Which theatre, in the old style, came down to make way for the sensational new “Boulder,” a proper house for the great age of film.

I wish I had words for this “advent of glamour” in Boulder, this  brightness, this color, this vivacity, this comfort in high Deco style right down in the middle of the Great Depression. This was the place to go, to see and be seen.

There was, too, the excitement of naming the new theatre.  A city-wide contest was held to name it, and “Boulder” happily won. Imagine the excitement of that opening night!

I remember the management of Wilbur Williams who was present every evening in his tuxedo and patent leather pumps, the first that I ever saw. And his glamorous ushers whom he kept so up to snuff. The girl ushers with their flashlights for seating you—and their own seats so beautifully set in the sexy uniform slacks that they wore.

Oh, dear reader, it was so swell!

Betty and I had our first date there, up in the loge where every fine, strapping, prurient young man wanted to take his girl—whatever the movie might be. With your girl more or less in the seat next to you, it made little difference what movie was showing.

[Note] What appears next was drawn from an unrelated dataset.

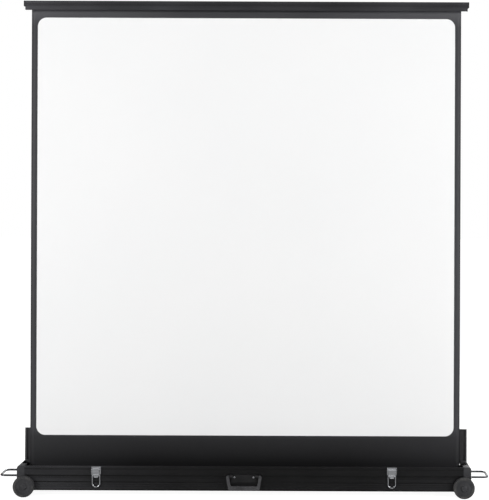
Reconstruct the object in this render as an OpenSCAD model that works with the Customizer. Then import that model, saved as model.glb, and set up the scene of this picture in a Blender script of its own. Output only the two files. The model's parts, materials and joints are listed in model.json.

We were, like Bottom, “translated.”

And now, just now, I read that there is a national program afoot to save and restore any of the old small town theatres like the Curran or even the Boulder wherever they still exist. This surely must be the Lord’s work, to save a theatre for a needy town. I know because I have witnessed the wreckers-ball killing “my” beloved theatre up in Wyoming.

Milton wrote, as Professor Crosman had me to memorize, … as good almost kill a man as kill a good book: who kills a man kills a reasonable creature, God’s image; but he who destroys a good book, kills reason itself, kills the image of God, as it were, in the eye.*

I wager Milton would also have thought that about killing a theatre.